Un po' propaganda, un po' rivendicazione. Un po' anche la voglia di dimostrare, al mondo ma soprattutto all'interno, che il Paese è ancora in piedi. Così ieri, è andato in scena l'orgoglio dell'Iran, in occasione dei funerali delle vittime della guerra dei 12 giorni contro Israele. Migliaia di persone, quasi tutte vestite di nero, hanno sventolato bandiere iraniane, mostrato i ritratti delle vittime e intonato cori nazionalisti e di sfida all'Occidente. "Morte a Israele", "morte all'America", "morte a Netanyahu" e "morte a Trump", tra gli slogan più gettonati, oltre a dimostrazioni di fedeltà alla Guida Suprema, l'Ayatollah Ali Khamenei: "Oh nobile Leader, siamo pronti!".
In prima fila anche il presidente Masoud Pezeshkian per le esequie di oltre 60 iraniani, principalmente comandanti militari e scienziati nucleari, oltre a quattro donne e quattro bambini. Con il presidente, anche il comandante delle Forze Qods delle Guardie Rivoluzionarie, Esmail Qaani e Ali Shamkhani, uno dei principali consiglieri di Khamenei e negoziatore nei colloqui diplomatici. Entrambi erano stati ritenuti morti negli attacchi israeliani. Il corteo funebre è partito dall'Università di Teheran con le bare, coperte dalla bandiera iraniana. In particolare celebrate le figure di Hossein Salami delle Guardie Rivoluzionarie, del capo di stato maggiore delle forze armate Mohammad Bagheri, insieme alla moglie e alla figlia giornalista, lo scienziato nucleare Mohammad Mehdi Tehranchi e sua moglie, e il comandante delle Forze Aerospaziali delle Guardie Rivoluzionarie Amirali Hajizadeh, figure di spicco delle oltre 600 vittime del conflitto.

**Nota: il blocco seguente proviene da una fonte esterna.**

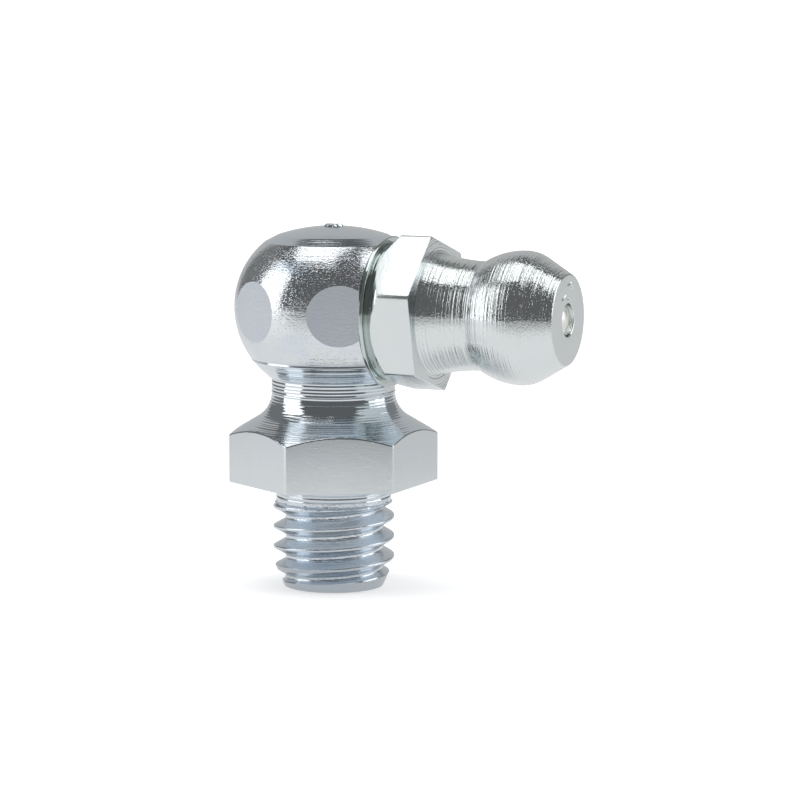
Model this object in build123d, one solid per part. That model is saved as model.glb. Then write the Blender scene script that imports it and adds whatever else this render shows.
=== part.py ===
from build123d import *
import os
from math import cos, radians, sin, sqrt, tan

# A right-angled grease nipple with an M6 x 1 thread, in millimetres.
# The thread axis is Z and the hexagon seats at z = 0, with the threaded shank below.
# The head points along +X. It is a turned insert, pressed into the ball of the elbow,
# and holds a check ball that a spring keeps on its seat.

# Threaded shank. The thread's form is left off: the shank has its outside diameter
# from its pointed end up to the seat.
thread_diameter = 6.0
shank_length = 5.2
point_diameter = 4.9
point_length = 1.25

# Wrench hexagon, turned to a cone above. It sits slightly turned to the head's axis.
hexagon_across_flats = 9.0
hexagon_corner_radius = 0.2
hexagon_corner_height = 2.35
hexagon_turn = -2.0
cone_slope = 31.0

# Neck between the cone and the ball
neck_diameter = 6.1
neck_fillet = 1.0

# Ball of the elbow: two zones of a sphere, and a flatter crown. The zones meet at the ball's
# middle. The lower one's centre is above it by the offset, and the upper one's below it.
ball_diameter = 9.76
ball_middle_height = 8.65
ball_zone_offset = 0.32
ball_across_flats = 9.2
crown_diameter = 6.6
crown_radius = 7.9
pip_diameter = 1.0
pip_height = 0.12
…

La cerimonia per l'ultimo saluto i "martiri" è stata anche l'occasione per il regime per alzare la testa e lanciare messaggi ai nemici ma anche e soprattutto a chi dall'interno sperava nella spallata agli ayatollah. Il leader supremo Khamenei ha tuonato via social: "Vogliono che l'Iran si arrenda, un evento del genere non accadrà mai", ha detto. "Dal profondo del mio cuore, vi ringrazio, caro popolo. Con amore avete salutato i martiri della nostra patria e la nostra voce di unità è giunta alle orecchie del mondo. Abbiamo imparato a non sottometterci all'umiliazione e a non chinare il capo davanti all'oppressione. Per sempre Iran", è il messaggio di Pezeshkian. Ancora più simboliche e retoriche le parole del ministro degli Esteri Abbas Araghchi: "Gli iraniani hanno dato il loro sangue, non la loro terra; hanno dato i loro cari, non il loro onore", ha detto, aggiungendo che l'Iran "non conosce la parola resa" perché "il grande e potente popolo iraniano, ha mostrato al mondo che il regime israeliano non ha avuto alcuna scelta se non quella di correre da papà Trump per evitare di essere annientato dai nostri missili". Non mancano anche le minacce con il ministro che, nonostante il conflitto abbia raccontato una realtà ben diversa, mette nel mirino tutti i nemici del regime: "L'Iran non accetta con favore minacce e insulti. Se le illusioni portano a errori peggiori, l'Iran non esiterà a svelare le sue reali capacità il che porrà sicuramente fine a qualsiasi illusione sul suo potere".
Parole dure e cariche di propaganda anche da parte della missione di Teheran all'Onu. "Gli Stati Uniti e il regime sionista hanno apertamente minacciato di assassinare la Guida Suprema dell'Iran. Questo atto criminale costituisce un manifesto esempio di terrorismo di Stato e la gravità stessa di tale minaccia non deve essere in alcun modo sminuita o normalizzata", parlando poi di violazione del diritto internazionale appellandosi al segretario generale delle Nazioni Unite e all'Assemblea chiedendo di punire chi ha attaccato il Paese.
Il tutto, proprio mentre l'Iran tenta lentamente di tornare alla "sua" quotidianità, con lo spazio aereo che riapre per i voli internazionali, in quell'illusione di normalità propria di un regime in cui chi osa dissentire finisce ammazzato.